Indigenous freight forwarders, mainly engaged in customs brokerage, ship husbandry and ancillary port services, are losing business to foreign competitors operating in the country largely because of unfair trade practices.
“We have seen contracts of Ghanaian freight forwarders cancelled not because of non-performance but simply on account of privileged information and undercutting offers that are offered by shipping lines to their agents to beat the competition.
Currently, foreign entities in the freight logistics sector are pushing to be free from equity ceilings and to have access on a non-discriminatory basis to all port and ancillary services,” Kwabena Ofosu-Appiah, President of the Ghana Institute of Freight Forwarders (GIFF) said at the 20th Annual General Meeting of the Institute.
According to him, in the face of current market liberalisation in the global freight business, the paucity of resources has come as a handicap to local industry players as any policy of non-discrimination to foreign entities is, in reality, discrimination against indigenous firms.
He bemoaned the lack of an effective institutional oversight that has led to the abuse of market power by foreign entities in the country’s trade setup.
“Governments all over the world shield, nourish and grant indigenous businesses certain benefits to enable them to ward off non-native competition and it is in this regard that we are calling for regulatory reforms to strengthen governance capabilities in the direction of international trade,” he said.
Ghanaian companies that used to be at the forefront of the shipping agency business, he said, are now being outmuscled by their foreign competitors as a result of certain unfair trade practices.
There are several instances, Mr. Ofosu-Appiah said, where shipping companies with affiliates engaged in haulage locally have been offered exclusive rebates and other incentives to the disadvantage of the indigenous competitors.

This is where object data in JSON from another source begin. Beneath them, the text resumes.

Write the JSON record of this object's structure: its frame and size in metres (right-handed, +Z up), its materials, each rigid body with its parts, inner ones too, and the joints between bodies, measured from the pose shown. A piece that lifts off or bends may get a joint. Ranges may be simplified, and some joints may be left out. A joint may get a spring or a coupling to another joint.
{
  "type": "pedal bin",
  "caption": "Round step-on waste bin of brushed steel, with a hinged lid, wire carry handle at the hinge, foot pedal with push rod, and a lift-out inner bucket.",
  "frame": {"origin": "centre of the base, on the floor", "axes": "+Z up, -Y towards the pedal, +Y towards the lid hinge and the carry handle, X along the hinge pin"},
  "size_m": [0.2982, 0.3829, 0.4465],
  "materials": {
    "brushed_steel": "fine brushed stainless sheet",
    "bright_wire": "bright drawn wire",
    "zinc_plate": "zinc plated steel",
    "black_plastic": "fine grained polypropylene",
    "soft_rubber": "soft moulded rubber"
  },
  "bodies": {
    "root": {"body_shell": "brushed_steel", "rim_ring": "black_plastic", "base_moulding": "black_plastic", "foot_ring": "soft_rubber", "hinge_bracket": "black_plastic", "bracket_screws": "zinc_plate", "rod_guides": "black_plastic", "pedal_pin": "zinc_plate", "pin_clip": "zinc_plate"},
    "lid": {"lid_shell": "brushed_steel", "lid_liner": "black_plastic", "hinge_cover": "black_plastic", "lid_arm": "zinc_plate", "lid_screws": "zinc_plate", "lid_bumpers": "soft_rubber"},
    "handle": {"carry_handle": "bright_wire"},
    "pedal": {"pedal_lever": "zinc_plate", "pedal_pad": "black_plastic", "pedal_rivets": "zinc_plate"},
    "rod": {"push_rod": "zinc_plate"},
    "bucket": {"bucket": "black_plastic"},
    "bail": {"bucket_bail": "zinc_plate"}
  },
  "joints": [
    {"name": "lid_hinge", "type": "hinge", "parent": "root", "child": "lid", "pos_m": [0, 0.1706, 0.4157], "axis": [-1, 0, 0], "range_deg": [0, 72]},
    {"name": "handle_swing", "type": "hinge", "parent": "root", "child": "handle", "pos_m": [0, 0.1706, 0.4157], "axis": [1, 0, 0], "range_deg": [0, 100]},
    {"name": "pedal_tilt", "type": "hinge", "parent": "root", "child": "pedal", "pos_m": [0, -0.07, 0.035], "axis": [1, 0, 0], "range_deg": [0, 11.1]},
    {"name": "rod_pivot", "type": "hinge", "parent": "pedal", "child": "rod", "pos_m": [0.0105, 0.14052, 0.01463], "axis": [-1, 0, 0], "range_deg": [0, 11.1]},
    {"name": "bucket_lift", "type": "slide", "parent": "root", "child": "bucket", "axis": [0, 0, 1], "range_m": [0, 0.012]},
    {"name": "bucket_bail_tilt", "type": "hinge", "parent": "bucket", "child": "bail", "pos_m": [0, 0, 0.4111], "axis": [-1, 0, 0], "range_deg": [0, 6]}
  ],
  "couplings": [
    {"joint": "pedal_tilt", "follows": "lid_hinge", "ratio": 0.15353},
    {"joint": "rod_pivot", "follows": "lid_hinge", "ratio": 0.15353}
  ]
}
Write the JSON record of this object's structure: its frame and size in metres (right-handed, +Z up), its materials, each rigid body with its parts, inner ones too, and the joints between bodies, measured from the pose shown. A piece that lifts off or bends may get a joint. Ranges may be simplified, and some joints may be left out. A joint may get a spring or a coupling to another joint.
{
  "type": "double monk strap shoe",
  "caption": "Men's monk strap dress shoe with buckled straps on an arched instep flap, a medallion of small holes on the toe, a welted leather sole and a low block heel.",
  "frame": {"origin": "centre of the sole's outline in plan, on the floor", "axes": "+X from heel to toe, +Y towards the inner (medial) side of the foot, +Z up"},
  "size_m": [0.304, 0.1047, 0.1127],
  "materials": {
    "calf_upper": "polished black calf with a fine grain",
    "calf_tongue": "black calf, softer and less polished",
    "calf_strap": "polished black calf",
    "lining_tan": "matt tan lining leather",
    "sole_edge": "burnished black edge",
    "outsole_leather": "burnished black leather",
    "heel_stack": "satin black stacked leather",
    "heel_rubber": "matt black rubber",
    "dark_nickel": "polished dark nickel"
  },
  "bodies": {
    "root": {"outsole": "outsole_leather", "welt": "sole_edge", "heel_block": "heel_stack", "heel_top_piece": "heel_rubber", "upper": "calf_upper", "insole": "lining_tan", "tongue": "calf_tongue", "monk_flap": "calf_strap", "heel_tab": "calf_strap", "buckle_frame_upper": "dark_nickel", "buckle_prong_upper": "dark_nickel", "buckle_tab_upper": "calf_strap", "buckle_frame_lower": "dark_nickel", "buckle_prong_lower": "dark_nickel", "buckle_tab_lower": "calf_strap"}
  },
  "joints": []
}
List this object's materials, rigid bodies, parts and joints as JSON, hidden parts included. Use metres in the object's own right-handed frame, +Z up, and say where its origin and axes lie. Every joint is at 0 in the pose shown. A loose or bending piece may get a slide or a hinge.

According to the GIFF boss, the Ghanaian freight forwarder, as it stands now, is largely at a disadvantage as a result of the cheap, long-term capital and diplomatic support that foreign businesses that are operating in the domestic freight logistics sector enjoy.
Trade and Industry Minister, Ekwow Spio-Garbrah, in a speech read on his behalf, confirmed that his ministry had identified the need to develop a competition policy to manage the current situation.
He said efforts at promoting the development of indigenous small and medium enterprises in the freights logistics industries has become necessary as a result of the high levels of concentration and conglomerate structure of transnational companies operating in the sector.
“There is a very strong indication of the need to introduce measures that foster competition in the country to facilitate the attainment of the social objectives associated with development.
The passing of a Competition Act is the very first step; this will be followed by the creation of an institutional and human capacity needed for effective enforcement,” the minister said.